3. **Do not pin a Galaxy version.** Leave `--galaxy_branch` off the command unless the user or the harness supplied a specific branch, and never guess a `release_*` value — Planemo's default targets the newest Galaxy, which is the only version guaranteed to understand every construct a freshly authored workflow can contain. If a branch was supplied, record it in the output so a later failure can be read against it.
4. **Run and capture.** Drive `planemo test` with structured output enabled. Preserve the invocation id, history id, workflow id, the Planemo structured result, and any test-output artifact paths — these are the inputs the debug skill consumes.
5. **Classify on failure.** When the run exits non-zero or reports failed assertions, failed jobs, a failed invocation, missing outputs, or upload/staging problems, identify the observed failure modality and the single next reference surface to open: Planemo result, Galaxy job API, Galaxy invocation API, history contents, or the test assertion report. Use planemo-asserts-idioms to read assertion failures and galaxy-workflow-invocation-failure-reference to preserve invocation identifiers and state.
6. **Hand off.** Emit the structured summary — green, or red with modality + captured artifacts + the named next surface — for debug-galaxy-workflow-output.
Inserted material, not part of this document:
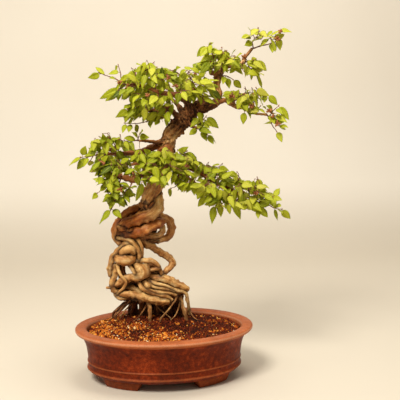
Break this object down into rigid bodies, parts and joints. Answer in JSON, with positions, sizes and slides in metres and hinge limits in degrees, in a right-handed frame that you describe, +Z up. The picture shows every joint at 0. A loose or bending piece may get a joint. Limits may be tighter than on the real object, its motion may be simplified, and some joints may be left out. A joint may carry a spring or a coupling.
{
  "type": "bonsai tree",
  "caption": "Potted bonsai: coiled bare roots and a leaning trunk carry toothed green leaves on spreading branches, in granular soil in an oval clay pot on low feet.",
  "frame": {"origin": "the point on the floor under the middle of the whole object's box", "axes": "+Z up, +X along the pot's long side towards the side where the branches reach farthest, -Y towards the pot's front"},
  "size_m": [0.4396, 0.257, 0.6848],
  "materials": {
    "fired_clay": "unglazed red-brown clay with a faint sheen",
    "dark_plastic": "matte",
    "soil_granules": "mixed red-brown, orange and cream granules",
    "bark": "dry tan bark, darker at the bend and at the soil",
    "leaf_green": "soft yellow-green leaves with raised side veins"
  },
  "bodies": {
    "root": {"pot": "fired_clay", "drain_mesh_left": "dark_plastic", "drain_mesh_right": "dark_plastic", "soil": "soil_granules", "trunk_roots_branches": "bark", "spray_crown_tip": "leaf_green", "spray_crown_right": "leaf_green", "spray_crown_left": "leaf_green", "spray_crown_front": "leaf_green", "spray_crown_middle": "leaf_green", "spray_crown_under": "leaf_green", "spray_crown_back": "leaf_green", "spray_right_upper": "leaf_green", "spray_right_middle": "leaf_green", "spray_right_under": "leaf_green", "spray_right_tip": "leaf_green", "spray_trunk_right": "leaf_green", "spray_upper_left_tip": "leaf_green", "spray_upper_left_low": "leaf_green", "spray_upper_left_top": "leaf_green", "spray_upper_middle": "leaf_green", "spray_upper_front": "leaf_green", "spray_upper_face": "leaf_green", "spray_upper_top": "leaf_green", "spray_upper_back": "leaf_green", "spray_lower_left": "leaf_green", "spray_lower_left_twig": "leaf_green", "spray_lower_middle": "leaf_green", "spray_left_top": "leaf_green", "spray_left_ridge": "leaf_green", "spray_left_tip": "leaf_green", "spray_left_front": "leaf_green", "spray_left_under": "leaf_green", "spray_left_hanging": "leaf_green", "spray_left_inner": "leaf_green", "spray_front_left": "leaf_green", "spray_front_top": "leaf_green", "spray_front_low": "leaf_green", "spray_front_face": "leaf_green", "spray_front_right": "leaf_green", "spray_front_under": "leaf_green", "spray_right_shoulder": "leaf_green", "spray_low_right_top": "leaf_green", "spray_low_right_shoulder": "leaf_green", "spray_low_right_ridge": "leaf_green", "spray_low_right_slope": "leaf_green", "spray_low_right_face": "leaf_green", "spray_low_right_front": "leaf_green", "spray_low_right_middle": "leaf_green", "spray_low_right_lower": "leaf_green", "spray_low_right_crest": "leaf_green", "spray_low_right_peak": "leaf_green", "spray_low_right_tip": "leaf_green", "spray_left_back": "leaf_green", "spray_middle_back": "leaf_green", "spray_right_back": "leaf_green"}
  },
  "joints": []
}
Keep this skill's output a faithful record of what happened, not a diagnosis. Mislabeling a staging failure as an assertion failure here sends the debug pass to the wrong reference surface.

## Runtime Notes

- Do not read Foundry source files at runtime; use only files packaged in this skill bundle and user-supplied artifacts.
- Preserve declared artifact filenames unless the user or harness supplies explicit paths.
- Carry unresolved assumptions into the output artifact instead of silently inventing missing source evidence.